What Is ADX?
MACD tells you which way momentum is shifting. But it doesn't tell you whether that shift matters. ADX does. It measures how strongly an asset is trending — not the direction, just the conviction behind the move.
ADX stands for Average Directional Index. It outputs a single number, typically between 0 and 50+, that answers one question: how strongly is this asset trending right now?
Not which way. Just how strongly.
Reading the Number
ADX is straightforward once you know what the ranges mean.
Below 20: Weak trend or no trend. The asset is drifting sideways, chopping around without conviction. Signals generated during this zone are unreliable — there's no real momentum behind them.
20 to 30: The trend is establishing. Things are starting to move in one direction with some conviction. For most of our assets, this is where signals start to become meaningful.
Above 30: Strong trend. The asset is moving decisively. Crossover signals fired during this zone tend to be more reliable because there's real directional energy behind them.
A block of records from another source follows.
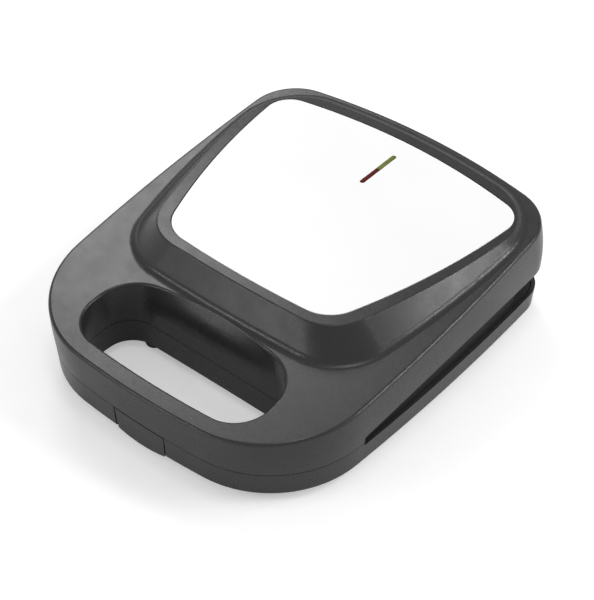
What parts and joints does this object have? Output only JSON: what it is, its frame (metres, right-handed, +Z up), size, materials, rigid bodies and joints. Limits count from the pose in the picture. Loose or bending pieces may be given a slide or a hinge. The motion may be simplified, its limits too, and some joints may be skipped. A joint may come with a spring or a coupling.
{
  "type": "cookie maker",
  "caption": "Clamshell electric cookie maker with round cookie cavities, a loop-shaped handle with a latch, a rear hinge and an indicator window in its raised lid.",
  "frame": {"origin": "centre of the footprint on the surface that the four feet stand on", "axes": "+Z up, +Y from the handle at the front to the hinge at the rear, so +X is on the right of someone who faces the handle and looks along +Y"},
  "size_m": [0.2278, 0.2731, 0.0745],
  "materials": {
    "housing_plastic": "fine grain, matte",
    "frame_plastic": "matte",
    "panel_white": "satin gloss",
    "lens_red": "clear tinted",
    "lens_green": "clear tinted",
    "coated_plate": "cast, with a dark non-stick coating",
    "sheathed_tube": "heat tinted",
    "zinc_steel": "zinc plated",
    "bright_aluminium": "rolled",
    "screw_steel": "zinc plated",
    "ceramic_white": "matte",
    "wire_insulation": "glass braid",
    "sleeve_fabric": "woven",
    "foot_rubber": "matte",
    "lamp_glass": "clear"
  },
  "bodies": {
    "base": {"base_housing": "housing_plastic", "base_frame": "frame_plastic", "base_handle_cover": "housing_plastic", "lower_plate": "coated_plate", "lower_element": "sheathed_tube", "lower_element_clips": "zinc_steel", "lower_reflector": "bright_aluminium", "thermostat": "bright_aluminium", "thermostat_strap": "zinc_steel", "terminal_block": "ceramic_white", "cord_gland": "frame_plastic", "base_wiring": "wire_insulation", "wire_sleeve": "sleeve_fabric", "hinge_pins": "zinc_steel", "foot_front_right": "foot_rubber", "foot_front_left": "foot_rubber", "foot_rear_right": "foot_rubber", "foot_rear_left": "foot_rubber", "base_screws": "screw_steel", "base_cover_screws": "screw_steel", "lower_plate_screws": "screw_steel", "lower_clip_screws": "screw_steel", "thermostat_screws": "screw_steel"},
    "lid": {"lid_housing": "housing_plastic", "lid_panel": "panel_white", "lens_red": "lens_red", "lens_green": "lens_green", "lamp_holder": "ceramic_white", "neon_lamps": "lamp_glass", "lid_frame": "frame_plastic", "lid_handle_cover": "housing_plastic", "upper_plate": "coated_plate", "upper_element": "sheathed_tube", "upper_element_clips": "zinc_steel", "upper_reflector": "bright_aluminium", "thermal_fuse": "zinc_steel", "fuse_strap": "zinc_steel", "lid_wiring": "wire_insulation", "hinge_arms": "zinc_steel", "latch_pin": "zinc_steel", "lid_screws": "screw_steel", "lid_rear_screws": "screw_steel", "lid_cover_screws": "screw_steel", "upper_plate_screws": "screw_steel", "upper_clip_screws": "screw_steel", "fuse_screws": "screw_steel", "reflector_screws": "screw_steel", "hinge_arm_screws": "screw_steel", "lamp_holder_screws": "screw_steel"},
    "latch": {"latch_clip": "housing_plastic"}
  },
  "joints": [
    {"name": "lid_hinge", "type": "hinge", "parent": "base", "child": "lid", "pos_m": [0, 0.1254, 0.0245], "axis": [-1, 0, 0], "range_deg": [0, 95]},
    {"name": "latch_pivot", "type": "hinge", "parent": "lid", "child": "latch", "pos_m": [0, -0.1294, 0.031], "axis": [-1, 0, 0], "range_deg": [-4, 12]}
  ]
}
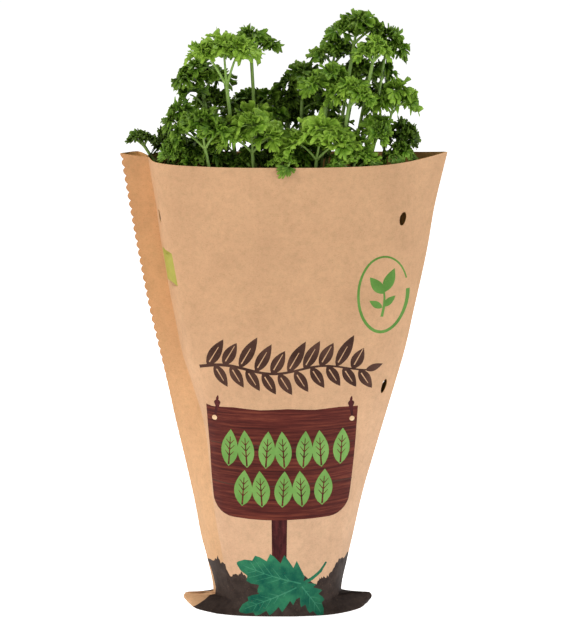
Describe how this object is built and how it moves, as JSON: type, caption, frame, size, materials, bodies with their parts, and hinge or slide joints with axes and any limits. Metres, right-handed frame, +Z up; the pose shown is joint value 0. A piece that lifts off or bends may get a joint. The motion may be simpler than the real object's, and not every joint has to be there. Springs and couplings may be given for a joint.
{
  "type": "potted parsley",
  "caption": "Tuft of curly-leaf parsley in a small round pot, standing in a tapered kraft paper herb sleeve with a printed front, side fin seam and open mouth.",
  "frame": {"origin": "on the floor under the pot's axis, on the flat underside of the paper sleeve", "axes": "+Z up along the pot's axis, -Y out of the printed front of the sleeve, +X to the right as seen from the front"},
  "size_m": [0.217, 0.1023, 0.3975],
  "materials": {
    "kraft_paper": "matt brown kraft, printed",
    "pot_plastic": "thin black moulded plastic",
    "soil": "dark moist crumbly potting mix",
    "parsley_leaf": "fresh green curly leaves with a soft sheen"
  },
  "bodies": {
    "root": {"nursery_pot": "pot_plastic", "paper_sleeve": "kraft_paper", "parsley_frond_01": "parsley_leaf", "parsley_frond_02": "parsley_leaf", "parsley_frond_03": "parsley_leaf", "parsley_frond_04": "parsley_leaf", "parsley_frond_05": "parsley_leaf", "parsley_frond_06": "parsley_leaf", "parsley_frond_07": "parsley_leaf", "parsley_frond_08": "parsley_leaf", "parsley_frond_09": "parsley_leaf", "parsley_frond_10": "parsley_leaf", "parsley_frond_11": "parsley_leaf", "parsley_frond_12": "parsley_leaf", "parsley_frond_13": "parsley_leaf", "parsley_frond_14": "parsley_leaf", "parsley_frond_15": "parsley_leaf", "parsley_frond_16": "parsley_leaf", "parsley_frond_17": "parsley_leaf", "parsley_frond_18": "parsley_leaf", "parsley_frond_19": "parsley_leaf", "parsley_frond_20": "parsley_leaf", "parsley_frond_21": "parsley_leaf", "parsley_frond_22": "parsley_leaf", "parsley_frond_23": "parsley_leaf", "parsley_frond_24": "parsley_leaf", "parsley_frond_25": "parsley_leaf", "parsley_frond_26": "parsley_leaf", "parsley_frond_27": "parsley_leaf", "parsley_frond_28": "parsley_leaf", "parsley_frond_29": "parsley_leaf", "parsley_frond_30": "parsley_leaf", "parsley_frond_31": "parsley_leaf", "parsley_frond_32": "parsley_leaf", "parsley_frond_33": "parsley_leaf", "parsley_frond_34": "parsley_leaf", "parsley_frond_35": "parsley_leaf", "parsley_frond_36": "parsley_leaf", "parsley_frond_37": "parsley_leaf", "parsley_frond_38": "parsley_leaf", "potting_soil": "soil"}
  },
  "joints": []
}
Above 40: Very strong trend. These are the big moves — the kind that show up in headlines. Q2 2022's crypto crash, for instance, had ADX readings well above 30 across multiple assets.
One thing that trips people up: ADX goes up during both rallies and crashes. A strong downtrend pushes ADX just as high as a strong uptrend. Remember — it's measuring trend strength, not direction. It doesn't care which way the wind is blowing, only how hard it's blowing.
How We Use It
Remember the speedometer analogy from What Is MACD?? MACD tells you when momentum is shifting. But MACD can fire during choppy, sideways markets where there's no real trend. Those false signals cost you money.
ADX is the filter. When MACD says "momentum is shifting up" and ADX says "yes, and the trend behind it is strong," we act. When MACD says "momentum is shifting up" but ADX says "there's barely any trend here," we wait.
Specifically: we check whether ADX is above a threshold before we trust a bullish crossover. If ADX is below that threshold, we suppress the signal. It doesn't fire. We stay in cash and wait for a more convincing setup.
For bearish crossovers — the exit signals — we don't apply an ADX filter at all. If momentum is pointing down, we get out regardless of trend strength. Missing a crash is worse than exiting early during a weak downtrend.
Calculating ADX
ADX is derived from something called the Directional Movement system. Without going deep into the math: it looks at each candle's price range and figures out whether the bulls or the bears had more control. It then smooths those readings over 14 periods (that's the period we use) to produce the ADX value.
DI+ = (+DM / ATR) × 100
You don't need to calculate it yourself. The app calculates it automatically on every candle — daily for most assets, 4-hour for some. But knowing it's based on 14 periods of data helps explain why it reacts slower than MACD — it's measuring a longer-term pattern of directional conviction.
What ADX Can't Do
ADX can't tell you which direction the trend is going. An ADX of 35 during a rally looks identical to an ADX of 35 during a crash. You still need MACD (or another directional indicator) for that.
It also can't predict when a trend will start. ADX is reactive — it tells you a trend is happening after it's underway. By the time ADX climbs above 20, the move has already started. That's okay for our purposes. We're not trying to catch the exact bottom. We're trying to filter out noise.
ADX is a confidence meter for trends — it tells you whether to trust the signal MACD just gave you.
This is educational content, not financial advice. Past performance does not guarantee future results.